How Defibrillation Works
A defibrillator delivers a controlled electrical shock through the chest. The goal isn’t to “restart” the heart like a dead battery. The ventricles are already producing electrical activity during VFib; the problem is that the activity is disorganized. The shock works by simultaneously resetting the electrical state of all the heart cells at once. After the shock, the cells enter a brief resting period, and the heart’s natural pacemaker can take over and reestablish a normal, coordinated rhythm.
Modern defibrillators use a biphasic waveform, which reverses the direction of the shock partway through. This design is more effective at lower energy levels, which is one reason today’s AEDs are compact enough for public use. Current guidelines recommend a single-shock approach rather than delivering multiple rapid shocks in a row, because minimizing pauses in CPR between shocks improves survival.
VFib vs. Heart Attack
People often use “heart attack” and “cardiac arrest” interchangeably, but they are fundamentally different events. A heart attack is a plumbing problem: a blocked artery cuts off blood supply to part of the heart muscle. The heart usually keeps beating during a heart attack, though it may beat abnormally. Symptoms can come on gradually, with chest pain, shortness of breath, or nausea building over minutes or hours.
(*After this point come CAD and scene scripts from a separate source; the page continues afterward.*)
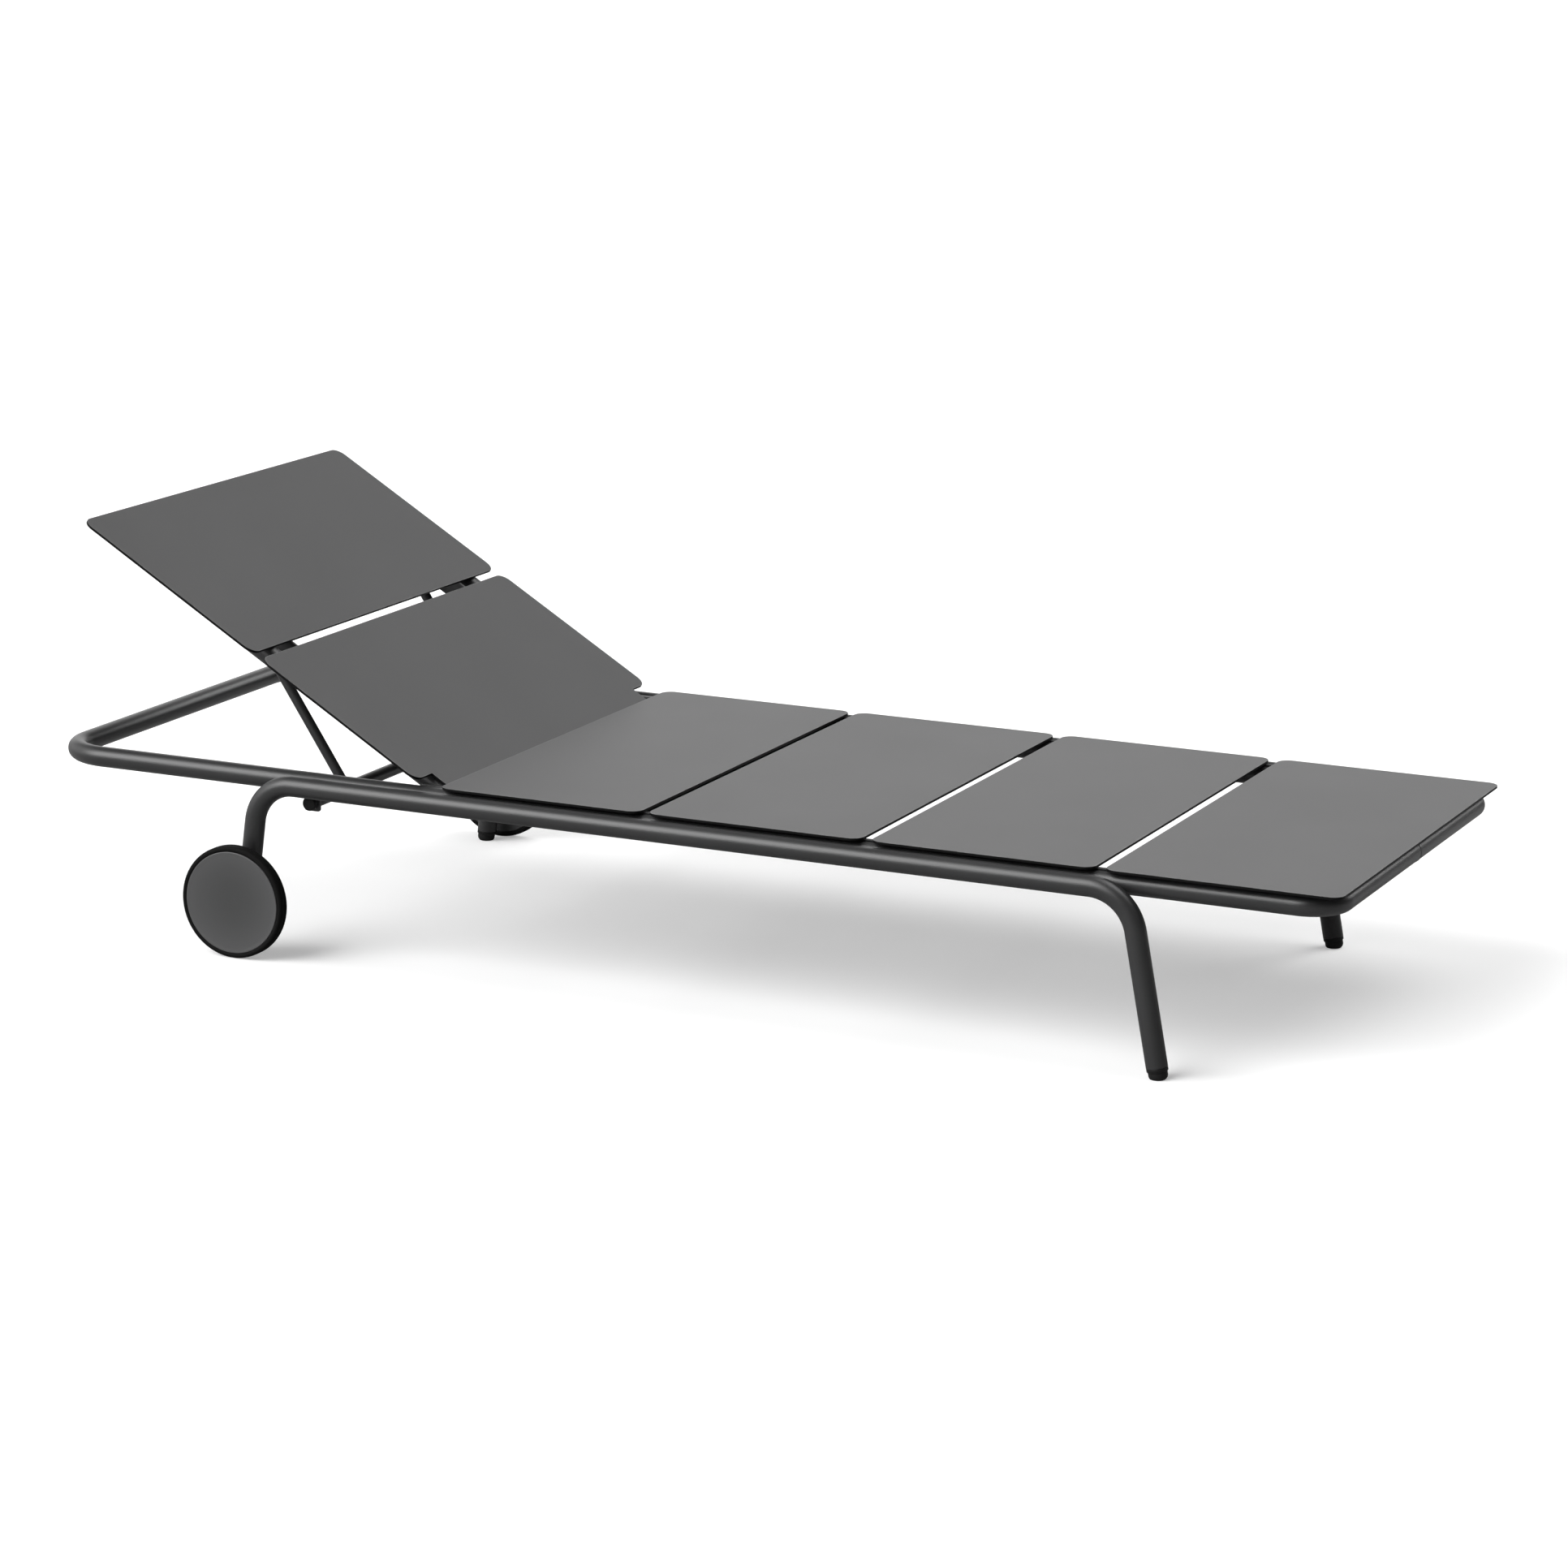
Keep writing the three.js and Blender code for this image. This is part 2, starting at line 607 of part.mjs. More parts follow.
mainLoop();
crossTubes();
seatPanels();
backRest();
prop();
for (const [name, side] of SIDES) {
  legTube(name, side);
  footCap(`foot_cap_front_${name}`, FRONT_FOOT_X, -FRONT_LEAN, side);
  footCap(`foot_cap_rear_${name}`, REAR_FOOT_X, REAR_LEAN, side);
  axle(name, side);
  wheel(name, side);
  railStrip(name, side);
  hinge(name, side);
  propHanger(name, side);
}

export default sunLounger;
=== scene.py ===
# %% [markdown]
# # A sun lounger of bent tube and flat sheet
#
# The lounger is a long loop of round tube with flat metal panels on top, two bent leg
# tubes, a back rest that is held up by a prop in a pair of racks, and two plain wheels.
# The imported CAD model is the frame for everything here: it says where each part is and
# what moves. The cells below load it, light it, and then give each part its real surface.

# %% Load the frame
import json
import math

import bmesh
import bpy
from mathutils import Matrix, Vector


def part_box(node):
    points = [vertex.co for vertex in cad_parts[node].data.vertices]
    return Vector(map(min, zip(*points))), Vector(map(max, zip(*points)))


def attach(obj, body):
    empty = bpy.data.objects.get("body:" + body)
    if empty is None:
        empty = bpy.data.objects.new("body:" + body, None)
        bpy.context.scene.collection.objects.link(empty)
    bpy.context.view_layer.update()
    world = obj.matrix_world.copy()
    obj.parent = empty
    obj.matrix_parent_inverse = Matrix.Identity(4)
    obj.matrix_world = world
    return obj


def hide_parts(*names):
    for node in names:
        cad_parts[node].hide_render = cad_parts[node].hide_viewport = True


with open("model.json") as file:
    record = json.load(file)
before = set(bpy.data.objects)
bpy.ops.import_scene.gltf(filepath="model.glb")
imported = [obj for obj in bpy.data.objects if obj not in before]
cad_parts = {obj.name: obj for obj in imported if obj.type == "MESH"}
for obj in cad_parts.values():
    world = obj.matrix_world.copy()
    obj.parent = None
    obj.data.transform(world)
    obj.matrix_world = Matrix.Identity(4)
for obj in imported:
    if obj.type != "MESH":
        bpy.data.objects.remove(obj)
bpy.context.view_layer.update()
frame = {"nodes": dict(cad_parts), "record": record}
record = frame["record"]

# %% [markdown]
# ## Camera
#
# A long lens from far away keeps the panels' edges almost parallel, as in a catalogue
# picture. The camera is placed on a circle round the lounger by its azimuth, its height
# angle and its distance, and then rolled very slightly.

# %% Camera
AIM = Vector((0.0335, 0.0, 0.245))
AZIMUTH = math.radians(24.20)
ELEVATION = math.radians(13.24)
ROLL = math.radians(0.89)
DISTANCE = 6.9469
LENS = 109.87

away = Vector((math.sin(AZIMUTH) * math.cos(ELEVATION),
               -math.cos(AZIMUTH) * math.cos(ELEVATION), math.sin(ELEVATION)))
side = away.cross(Vector((0, 0, 1))) * -1
side.normalize()
upward = away.cross(side)
turned_side = side * math.cos(ROLL) + upward * math.sin(ROLL)
turned_up = upward * math.cos(ROLL) - side * math.sin(ROLL)
camera = bpy.data.objects.new("camera", bpy.data.cameras.new("camera"))
camera.matrix_world = Matrix.Translation(AIM + away * DISTANCE) @ Matrix(
    (turned_side, turned_up, away)).transposed().to_4x4()
camera.data.lens = LENS
camera.data.sensor_width = 36.0
camera.data.clip_end = 100.0
bpy.context.collection.objects.link(camera)
bpy.context.scene.camera = camera
print("camera at", [round(c, 3) for c in camera.matrix_world.translation])

# %% [markdown]
# ## Floor and light
#
# Catalogue loungers stand on a white sweep between a few large softboxes. A pale matt
# floor stands in for the sweep. It glows faintly to the camera, which keeps it white, and
# it is darker to every other ray, so it throws less light up under the tubes. The
# softboxes are painted into the sky as soft round patches, because a patch of sky lights
# the whole floor evenly and never shows an edge. The dim sky between the patches is what
# gives the tubes their dark bands. The camera itself sees plain white behind the lounger.

# %% Floor
FLOOR_SIZE = 60.0
FLOOR_DROP = 0.0002
FLOOR_GLOW = 0.33
FLOOR_TONE = (0.72, 0.72, 0.72)
FLOOR_BOUNCE = (0.30, 0.30, 0.30)


def plain_material(name, color, roughness):
    material = bpy.data.materials.new(name)
    material.use_nodes = True
    shader = material.node_tree.nodes["Principled BSDF"]
    shader.inputs["Base Color"].default_value = (*color, 1.0)
    shader.inputs["Roughness"].default_value = roughness
    return material


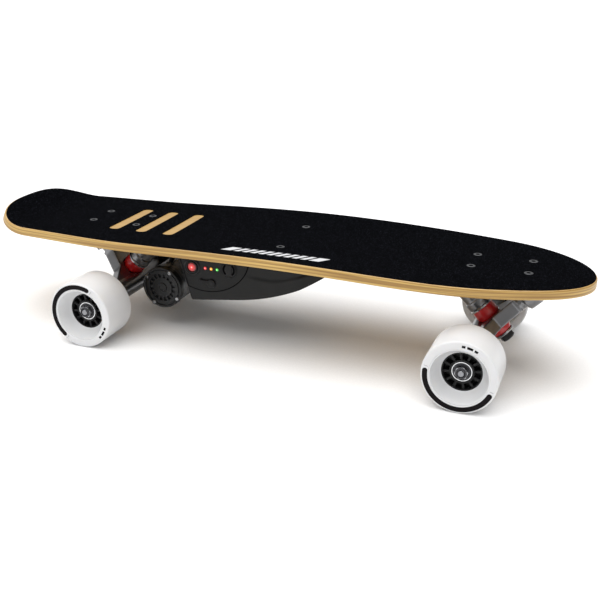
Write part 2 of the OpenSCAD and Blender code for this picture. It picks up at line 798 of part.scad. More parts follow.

Cardiac arrest from VFib is an electrical problem. There’s no gradual buildup. The person loses consciousness and stops breathing within seconds. A heart attack can trigger VFib if the damaged muscle disrupts the heart’s electrical system, so the two events sometimes overlap. But many VFib episodes happen without a heart attack, and most heart attacks don’t lead to cardiac arrest.
What Causes VFib in the First Place
The most common underlying cause is coronary artery disease, where narrowed or blocked arteries compromise blood flow to the heart and make its electrical system unstable. Other causes include heart failure, inherited conditions affecting the heart’s electrical channels, severe electrolyte imbalances (particularly potassium and magnesium), drug toxicity, and direct trauma to the chest. In some cases, especially in younger people, VFib occurs with no previously known heart condition.
Life After Surviving VFib Arrest
Survivors of VFib-induced cardiac arrest face a real risk of it happening again. Guidelines recommend that most survivors receive an implantable cardioverter-defibrillator (ICD), a small device placed under the skin of the chest that continuously monitors heart rhythm. If VFib recurs, the ICD delivers an internal shock within seconds, often before the person even loses consciousness.
The one exception involves cases where the VFib had a clearly reversible and correctable cause, such as a severe electrolyte imbalance or a drug reaction. If that trigger is removed, the risk of recurrence drops. Even so, research published in Circulation: Arrhythmia and Electrophysiology found that ICD placement was associated with lower mortality in nearly all survivor subgroups, including those with a reversible cause. The only exception was patients whose VFib was triggered by an acute heart attack that was fully treated with a procedure to restore blood flow to the blocked artery.
Recovery after cardiac arrest also depends heavily on how long the brain went without oxygen. Some survivors recover fully, while others experience memory problems, fatigue, or emotional changes that can take months to improve. Cardiac rehabilitation, which combines supervised exercise with education and emotional support, is a standard part of recovery.